Por fim, entende-se nula, também, a escritura de compra e venda do imóvel em negócio jurídico firmado entre a Sra. Nair e Santo e Maria dos Anjos à f. 289/289 v.

A presente ação foi proposta em outubro de 2000 (f. 26), com citação e apresentação de contestação de Alberto e Nair em 2002 (f. 57v./58), sendo que, em 2007, Nair, avó de Carlos e genitora de Valfredo e Alberto, alienou o imóvel objeto do feito a Santo e Maria dos Anjos.

Ainda que os atuais residentes do imóvel afirmem desconhecer que o bem era objeto de litígio, consta na escritura de f. 289/289v. que o imóvel era, sim, objeto de disputa nos feitos 0433.00.012180-9 e 0433.02.046819-8, o que afasta a alegação de desconhecimento e posterior aquisição de boa-fé, observado o art. 457 do Código Civil:

“Art. 457. Não pode o adquirente demandar pela evicção, se sabia que a coisa era alheia ou litigiosa.”

Em decorrência da nulidade das escrituras de f. 14 e 17, também resta nula qualquer cláusula de usufruto em favor da Sra.
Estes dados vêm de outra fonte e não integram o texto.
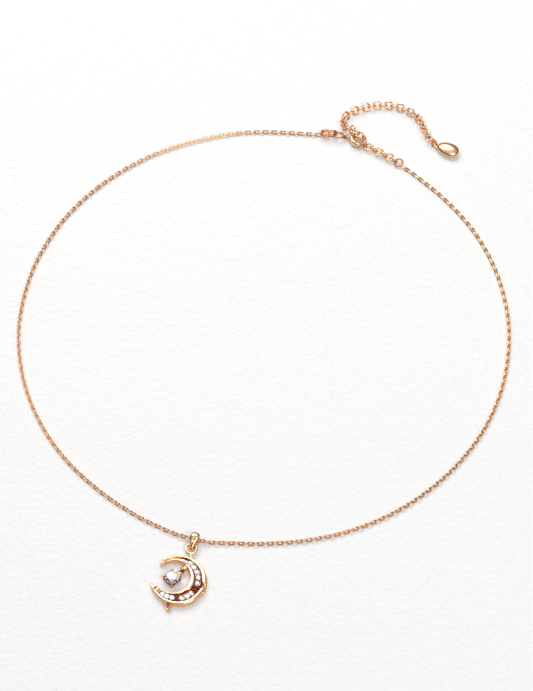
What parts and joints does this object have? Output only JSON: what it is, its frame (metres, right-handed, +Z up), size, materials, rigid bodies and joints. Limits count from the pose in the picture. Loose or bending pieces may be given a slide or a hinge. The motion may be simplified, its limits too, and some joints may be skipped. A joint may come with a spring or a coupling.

Nair, decorrente de alienação do bem a Alberto.

Ainda que assim não fosse, reconhecendo-se a simulação dos negócios jurídicos registrados sob as escrituras de f. 14 e 17, mesmo que vigorasse qualquer cláusula de usufruto em favor da Sra. Nair, não caberia à mesma alienar o imóvel aos litisconsortes, afastando qualquer direito de Santo e Maria dos Anjos a permanecer no imóvel.

Nesse sentido, confirma-se a sentença que declarou a nulidade de todos os registros imobiliários efetuados junto à matrícula nº 20.335, f. 034, do Livro nº 2-1-AH do Cartório do 1º Ofício do Registro de Imóveis desta cidade, desde o registro R-02, restituindo a propriedade do imóvel ao de cujus Valfredo Carlos Damasceno, o qual deverá ser regularmente inventariado e partilhado.

Conclusão.

Por todo o exposto, nego provimento aos recursos. Deixo de fixar honorários recursais em face dos primeiros apelantes, já que o MM. Juiz fixou os honorários em patamar máximo na sentença.

Condeno os segundos apelantes ao pagamento de honorários recursais em 2% sobre o valor atualizado da causa, na forma do art. 85, § 11, do CPC/2015.

Custas pelos vencidos, na mesma proporção disposta na sentença.

Votaram de acordo com o Relator a Des.ª Teresa Cristina da Cunha Peixoto e o JD. convocado Fábio Torres de Sousa.

Súmula – NEGARAM PROVIMENTO AOS RECURSOS.